Le opportunità per la manifattura italiana
In un quadro che appare a dir poco fosco, in realtà esistono anche parecchie opportunità per le aziende italiane interessate ad esportare. Lo racconta Sace nella sua “where to Export Map 2024”, uno studio dedicato alle imprese che esportano e investono nel mondo in circa 200 mercati esteri. Secondo il gruppo assicurativo-finanziario controllato dal Ministero dell’Economia, il 2024 sarà favorevole soprattutto alla meccanica, più nello specifico all’esportazione di macchinari necessari alla transizione digitale e a quella energetica. Secondo le previsioni di Sace, quest’anno i Paesi che offrono più opportunità sono infatti quelli che hanno intrapreso percorsi di diversificazione e transizione sostenibile e digitale. Lo studio di Sace ne cita ben dieci: Stati Uniti, Emirati Arabi Uniti, Spagna, India, Arabia Saudita, Messico, Brasile, Corea del Sud, Vietnam. Anche la Cina fa parte della top ten, a dimostrazione del fatto che – sebbene i rapporti stiano cambiando – la luna di miele tra Pechino e l’Occidente non può finire in un attimo. Come ha ricordato presentando il report Alessandro Terzulli, capo economista di Sace, “le variabili economiche che guidano la domanda globale sono legate a doppio filo anche a quelle geopolitiche. È quindi fondamentale conoscere l’esposizione ai fattori contingenti, comprendere i reali effetti che gli eventi possono generare sul quadro globale e riconoscere i rischi, ma soprattutto le opportunità, che le imprese italiane hanno di fronte”.

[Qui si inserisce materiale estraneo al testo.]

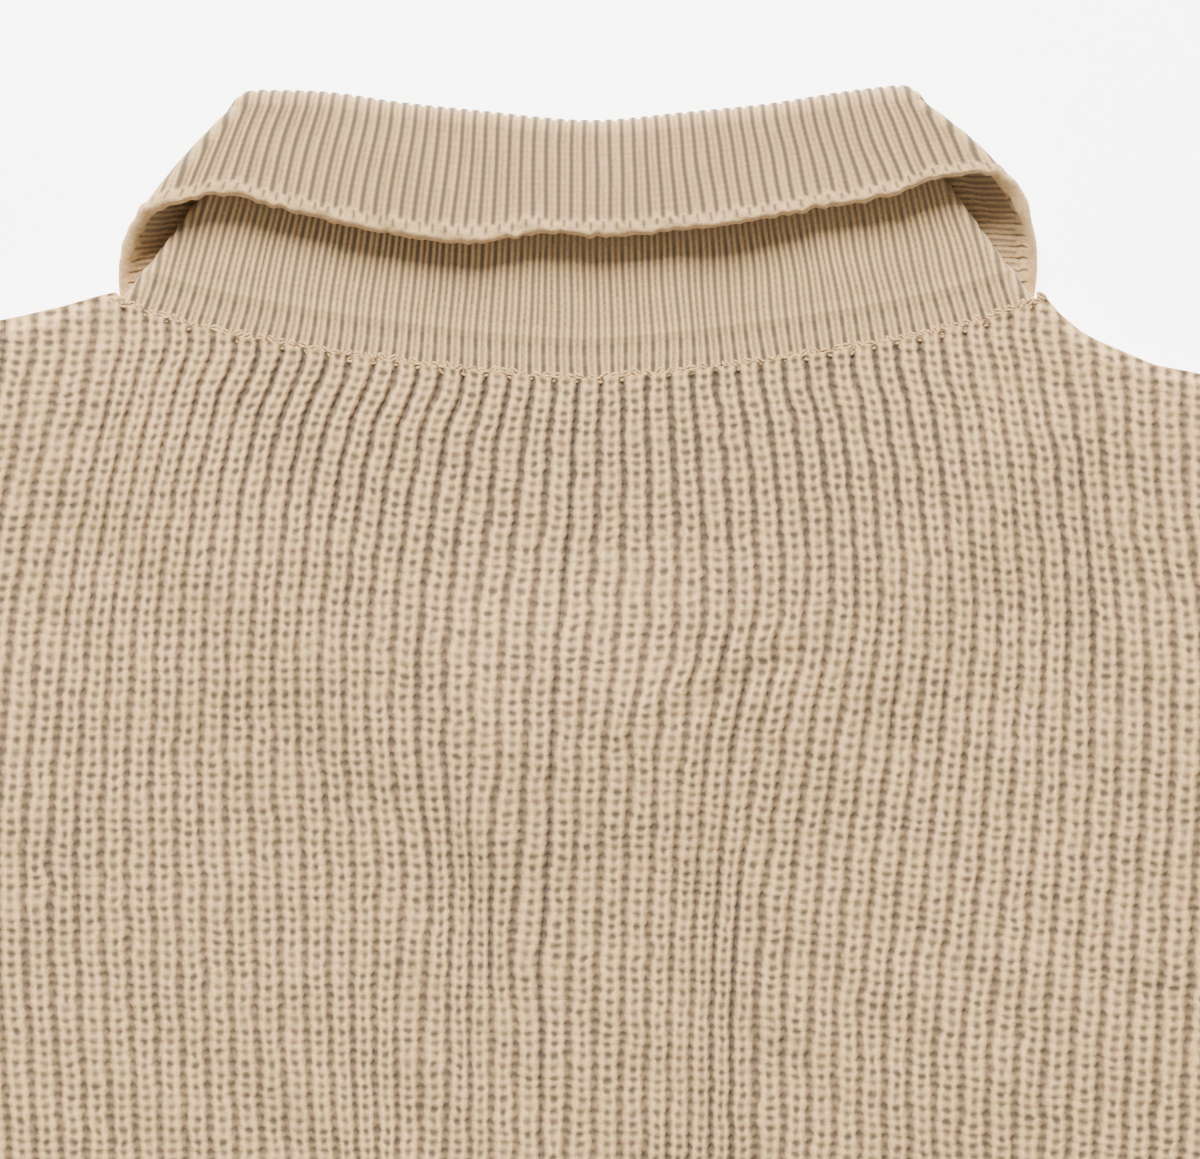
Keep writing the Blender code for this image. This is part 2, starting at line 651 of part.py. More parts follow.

Al netto delle variabili imprevedibili, quello in corso dovrebbe essere un anno positivo per il commercio mondiale. Sace prevede una crescita degli interscambi a livello globale dell’1,7% in termini di volumi. Merito del miglioramento delle condizioni finanziarie, vale a dire al calo dell’inflazione e alla conseguente attesa per un allentamento monetario da parte delle banche centrali. Questo almeno è ciò che prevedono gli analisti del più importante assicuratore italiano dei crediti all’esportazione. Ma come ci hanno dimostrato gli eventi negli ultimi due anni, oggi fare previsioni è particolarmente difficile. Meglio, quindi, non affidarsi all’ultima moda emersa, ma puntare sulle tendenze di lungo periodo. Come il disaccoppiamento dell’economia occidentale e di quella cinese. Un processo lungo e complesso, ma che ormai sembra essere decisamente avviato.